::: Dataset excerpt

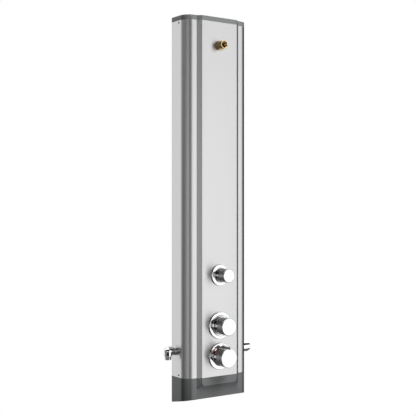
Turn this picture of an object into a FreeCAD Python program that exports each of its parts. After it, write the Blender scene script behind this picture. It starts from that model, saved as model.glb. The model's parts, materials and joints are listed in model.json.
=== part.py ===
import FreeCAD, Part
import math
import os
from collections import namedtuple

import Sketcher

# Shower panel column. Millimetres, +Z up, +Y towards the wall, +X to the right of someone
# who faces the panel. The wall is the plane Y = 0 and the origin is the middle of the lowest
# rear edge. Turned pieces are drawn about their own axis and then faced into the room.

DRIVING_SIZES = (
    # panel section, seen from above, and its height
    ("panel_height", 1200, "overall height of the panel"),
    ("panel_width", 239, "width over the flat sides"),
    ("shoulder_depth", 80, "wall to the flat shoulder of the front"),
    ("centre_raise", 10.5, "how far the centre strip stands proud of the shoulder"),
    ("shoulder_flat", 8.6, "flat of the shoulder between a front corner and the slope"),
    ("chamfer_run", 13.3, "width of the slope beside the centre strip"),
    ("corner_radius", 31, "radius of the front corners"),
    ("skin", 2.5, "wall of the extrusion"),
    ("port_radius", 4.5, "outside radius of a screw port in the extrusion"),
    ("port_bore", 1.9, "bore radius of a screw port"),
    # end caps
    ("top_cap_height", 15, "height of the top cap"),
    ("bottom_cap_height", 82, "height of the bottom cap at the wall"),
    ("floor_rise", 15.7, "rise of the bottom cap's floor from wall to shoulder"),
    ("cap_skin", 2.5, "wall of the caps"),
    ("cap_round", 0.6, "rounding of the top cap's rim"),
    ("face_drop", 25, "height of the centre face in the bottom cap"),
    ("slope_drop", 25, "height of the slope under the centre face"),
    ("face_round", 12, "lower corner radius of the centre face"),
    ("slope_round", 22, "lower corner radius of the slope's foot"),
    ("tongue_length", 8, "how far the caps' tongues reach into the extrusion"),
    ("tongue_gap", 0.25, "play between a tongue and the extrusion"),
    ("cap_screw_clearance", 2.2, "radius of the screw holes in the caps"),
    ("cap_screw_head", 4, "head radius of the top cap's screws"),
    ("deck_screw_head", 3.3, "head radius of the bottom cap's screws"),
    ("cap_screw_grip", 12, "screw length inside the screw port"),
    # wall brackets and the screws that lock the panel to them
    ("bracket_steel", 2.5, "steel thickness of the wall brackets"),
    ("bracket_height", 24, "height of a wall bracket"),
    ("bracket_ear_gap", 30, "flat of the shoulder to the end of a bracket's ears"),
    ("bracket_gap", 0.3, "play between a bracket and the extrusion"),
    ("bracket_inset", 1, "end of the extrusion to the bracket"),
    ("wall_hole_spacing", 140, "spacing of the two wall screws of a bracket"),
    ("wall_hole_radius", 3.5, "half the width of the slot for a wall screw"),
    ("wall_slot_length", 15, "length of the slot for a wall screw"),
    ("lock_inset", 7, "end of the extrusion to the locking screw"),
    ("lock_margin", 10, "end of a bracket's ear to the locking screw"),
    ("lock_slot_length", 8.5, "length of the slot in the panel's side"),
    ("lock_slot_width", 4.4, "width of the slot in the panel's side"),
    ("lock_radius", 2, "radius of the locking screw"),
    ("lock_sink", 0.6, "how far the locking screw lies under the side face"),
    # heights of the controls and fittings
    ("thermostat_z", 143.5, "height of the thermostat"),
    ("push_z", 239.5, "height of the self-closing valve"),
    ("diverter_z", 396.5, "height of the diverter"),
    ("outlet_drop", 88, "top of the panel to the shower-head outlet"),
    ("elbow_z", 163.5, "height of the hose elbow"),
    ("holder_z", 152.5, "height of the handset holder"),
    ("side_depth", 22.5, "wall to the axis of the hose elbow and the holder"),
    ("inlet_z", 300, "height of the hot and cold inlets"),
    # valve bodies, shared sizes
    ("pipe_setback", 34.5, "panel face to the plane of the pipes"),
    ("valve_length", 66.5, "panel face to the back of the valve bodies"),
    ("gasket", 1, "thickness of the rubber gaskets behind the front"),
    ("hole_play", 0.3, "play of a neck in the hole of the panel"),
    ("nut_height", 5, "height of the ring nuts in front of the panel"),
    ("port_boss", 11, "outside radius of a pipe port"),
    ("port_length", 30, "valve axis to the mouth of a pipe port"),
    ("pipe_radius", 7.5, "outside radius of the copper pipe"),
    ("pipe_bore", 6.5, "inside radius of the copper pipe"),
    ("pipe_seat", 12, "depth of the pipe in its port"),
    ("waterway", 6, "bore radius of the waterways"),
    ("pipe_nut_flats", 24, "width across flats of the compression nuts"),
    ("pipe_nut_height", 12, "height of the compression nuts"),
    ("spindle_play", 0.05, "play of spindles, plunger and stub in their bores"),
    ("spindle_radius", 4, "radius of the spindles"),
    ("cartridge_play", 0.05, "play of a cartridge in its valve body"),
    # thermostat
    ("thermostat_barrel", 24, "barrel radius of the thermostat body"),
    ("thermostat_neck", 19, "neck radius of the thermostat body"),
    ("thermostat_neck_reach", 8, "panel face to the end of the thermostat neck"),
    ("thermostat_bore", 14, "cartridge bore radius of the thermostat body"),
    ("thermostat_nut_flats", 46, "width across flats of the thermostat ring nut"),
    ("plate_rim", 5.2, "height of the escutcheons at their edges"),
    ("thermostat_plate", 41.5, "radius of the thermostat escutcheon"),
    ("thermostat_plate_hole", 27.5, "hole radius of the thermostat escutcheon"),
    ("thermostat_plate_reach", 8, "height of the thermostat escutcheon"),
    ("stop_ring_radius", 26.8, "outside radius of the stop ring"),
    ("stop_ring_top", 11, "panel face to the front of the stop ring"),
    ("thermostat_knob_radius", 30, "radius of the thermostat knob"),
    ("thermostat_knob_rim", 11.8, "panel face to the rear rim of the thermostat knob"),
    ("thermostat_knob_front", 51, "panel face to the front of the thermostat knob"),
    ("knob_shell", 2.3, "wall of the knobs"),
    ("knob_round", 2.4, "rounding of the knobs' front rim"),
    ("knob_web", 4, "thickness of the knobs' front wall"),
    ("knob_hub", 8, "radius of the knobs' hub"),
    ("thermostat_hub", 13, "grip of the thermostat knob on its spindle"),
    ("face_cap_radius", 26.5, "radius of the thermostat knob's face cap"),
    ("face_cap_thickness", 2, "thickness of the thermostat knob's face cap"),
    ("knob_screw_radius", 2, "radius of the thermostat knob's screw"),
    ("knob_screw_head", 3.6, "head radius of the thermostat knob's screw"),
    ("knob_screw_bite", 8, "length of the knob screw in the spindle"),
    # safety stop button on the thermostat knob
    ("stop_button_width", 7.6, "width of the stop button"),
    ("stop_button_proud", 4.8, "how far the stop button stands above the knob"),
    ("stop_button_back", 14, "panel face to the rear of the stop button"),
    ("stop_button_front", 50, "panel face to the front of the stop button"),
    ("stop_button_play", 0.3, "play of the stop button in its slot"),
    ("stop_button_foot", 2.2, "thickness of the stop button's foot"),
    ("stop_button_lip", 1.6, "how far the foot reaches past the slot"),
    ("stop_button_travel", 3, "travel of the stop button"),
    ("stop_spring_radius", 3, "coil radius of the stop button's spring"),
    ("stop_spring_wire", 0.4, "wire radius of the stop button's spring"),
    # self-closing valve
    ("push_barrel", 22, "barrel radius of the self-closing valve body"),
    ("push_neck", 17, "neck radius of the self-closing valve body"),
    ("push_neck_reach", 7, "panel face to the end of the self-closing valve's neck"),
    ("push_bore", 13, "cartridge bore radius of the self-closing valve body"),
    ("push_nut_flats", 42, "width across flats of the self-closing valve's ring nut"),
    ("push_plate", 42, "radius of the self-closing valve's escutcheon"),
    ("push_plate_step", 33, "radius of the step in that escutcheon"),
    ("push_plate_hole", 28.1, "hole radius of that escutcheon"),
    ("push_plate_reach", 10.5, "height of that escutcheon"),
    ("push_button_radius", 27.5, "radius of the push button"),
    ("push_button_rim", 9, "panel face to the rear rim of the push button"),
    ("push_button_front", 51, "panel face to the front of the push button"),
    ("push_hub", 7, "grip of the push button on its plunger"),
    ("push_travel", 7.5, "travel of the push button"),
    ("plunger_radius", 3, "radius of the plunger"),
    ("plunger_depth", 12, "panel face to the inner end of the plunger"),
    ("push_spring_radius", 11.5, "coil radius of the return spring"),
    ("push_spring_wire", 0.8, "wire radius of the return spring"),
    # diverter
    ("diverter_barrel", 20, "barrel radius of the diverter body"),
    ("diverter_neck", 15, "neck radius of the diverter body"),
    ("diverter_neck_reach", 7, "panel face to the end of the diverter's neck"),
    ("diverter_bore", 12, "cartridge bore radius of the diverter body"),
    ("diverter_nut_flats", 36, "width across flats of the diverter's ring nut"),
    ("diverter_plate", 33, "radius of the diverter escutcheon"),
    ("diverter_plate_hole", 22.3, "hole radius of the diverter escutcheon"),
    ("diverter_plate_reach", 10.2, "height of the diverter escutcheon"),
    ("diverter_knob_radius", 21.5, "radius of the diverter knob"),
    ("diverter_knob_rim", 9, "panel face to the rear rim of the diverter knob"),
    ("diverter_knob_front", 50, "panel face to the front of the diverter knob"),
    ("diverter_hub", 24, "grip of the diverter knob on its spindle"),
    ("grub_radius", 2, "radius of the diverter knob's grub screw"),
    # shower-head outlet
    ("thread_male", 10.48, "radius of the half-inch pipe thread outside"),
    ("thread_female", 9.3, "bore radius of the half-inch pipe thread inside"),
    ("thread_depth", 12, "depth of the half-inch threads"),
    ("outlet_barrel", 12.5, "radius of the outlet elbow"),
    ("outlet_flange", 16, "radius of the outlet elbow's flange"),
    ("outlet_nut_flats", 30, "width across flats of the outlet's locknut"),
    ("outlet_nut_height", 10, "height of the outlet's locknut"),
    ("outlet_groove", 2.5, "length of the narrow neck behind the outlet socket"),
    ("outlet_socket_radius", 13, "radius of the outlet socket"),
    ("outlet_reach", 26, "panel face to the front of the outlet socket"),
    # hose elbow and handset holder on the sides
    ("elbow_radius", 13.2, "radius of the hose elbow"),
    ("elbow_reach", 28, "side face to the axis of the elbow's outlet"),
    ("elbow_collar_radius", 14.3, "radius of the elbow's collar"),
    ("elbow_collar_height", 9, "height of the elbow's collar"),
    ("elbow_drop", 14.5, "elbow axis to the shoulder above the outlet thread"),
    ("elbow_tail", 20.5, "side face to the inner end of the elbow's tail"),
    ("elbow_nut_flats", 27, "width across flats of the elbow's locknut"),
    ("elbow_nut_height", 6, "height of the elbow's locknut"),
    ("holder_radius", 17.5, "radius of the handset holder"),
    ("holder_reach", 41, "side face to the end of the holder"),
    ("holder_rosette_radius", 19, "radius of the holder's rosette"),
    ("holder_rosette_height", 3.5, "height of the holder's rosette"),
    ("holder_socket_top", 12, "upper radius of the holder's tapered socket"),
    ("holder_socket_foot", 10.5, "lower radius of the holder's tapered socket"),
    ("holder_socket_offset", 25, "side face to the axis of the tapered socket"),
    ("holder_slot_width", 15, "width of the slot in the holder's end"),
    ("holder_cut_rise", 8, "holder axis to the start of the cut under its end"),
    ("holder_cut_run", 8, "length of the cut under the holder's end"),
    ("stub_radius", 5, "radius of the holder's stub"),
    ("stub_inside", 13, "side face to the inner end of the stub"),
    ("stub_nut_flats", 17, "width across flats of the stub's nut"),
    ("stub_nut_height", 5, "height of the stub's nut"),
    # hot and cold supply
    ("supply_gap", 6, "gap between the hand-shower pipe and the supply pipe beside it"),
    ("supply_straight", 3, "straight run between a compression nut and a supply pipe's bend"),
    ("supply_bend", 30, "bend radius of the supply pipes towards the wall"),
    ("inlet_setback", 2, "wall to the mouth of an inlet nut"),
    ("inlet_nut_length", 18, "length of an inlet nut"),
    ("inlet_nut_flats", 24, "width across flats of an inlet nut"),
    ("inlet_thread_depth", 10, "depth of an inlet nut's thread"),
    ("inlet_relief", 0.6, "how much wider an inlet nut is behind its thread"),
    ("inlet_play", 0.5, "inner end of an inlet's thread to its washer"),
    ("inlet_collar", 2, "thickness of the collar brazed to a supply pipe"),
    ("inlet_washer", 2, "thickness of an inlet washer"),
    # hand-shower pipe and riser
    ("hand_pipe_inset", 23.5, "side face to the axis of the hand-shower pipe"),
    ("hand_pipe_bend", 40, "bend radius of the hand-shower pipe"),
    ("hand_pipe_offset_top", 290, "height where the hand-shower pipe leaves the pipe plane"),
    ("hand_pipe_offset_foot", 225, "height where the hand-shower pipe reaches the elbow's plane"),
    ("clip_height", 14, "height of a riser clip"),
    ("clip_radius", 10.5, "outside radius of a riser clip"),
    ("clip_foot", 12, "width of a riser clip's foot"),
    ("lower_clip_z", 620, "height of the lower riser clip"),
    ("upper_clip_z", 880, "height of the upper riser clip"),
)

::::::

● Task brief: Your output must be the lines of the material above, from the first through the line that contains "# rear edge.", copied exactly. Include both endpoints and nothing else.

● Task output:
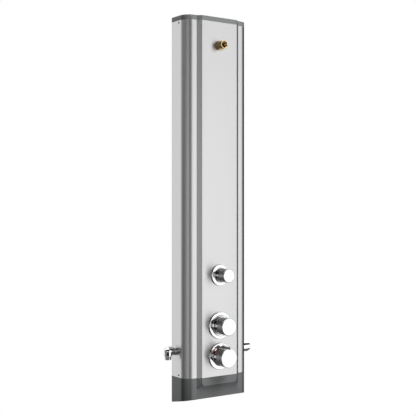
Turn this picture of an object into a FreeCAD Python program that exports each of its parts. After it, write the Blender scene script behind this picture. It starts from that model, saved as model.glb. The model's parts, materials and joints are listed in model.json.
=== part.py ===
import FreeCAD, Part
import math
import os
from collections import namedtuple

import Sketcher

# Shower panel column. Millimetres, +Z up, +Y towards the wall, +X to the right of someone
# who faces the panel. The wall is the plane Y = 0 and the origin is the middle of the lowest
# rear edge. Turned pieces are drawn about their own axis and then faced into the room.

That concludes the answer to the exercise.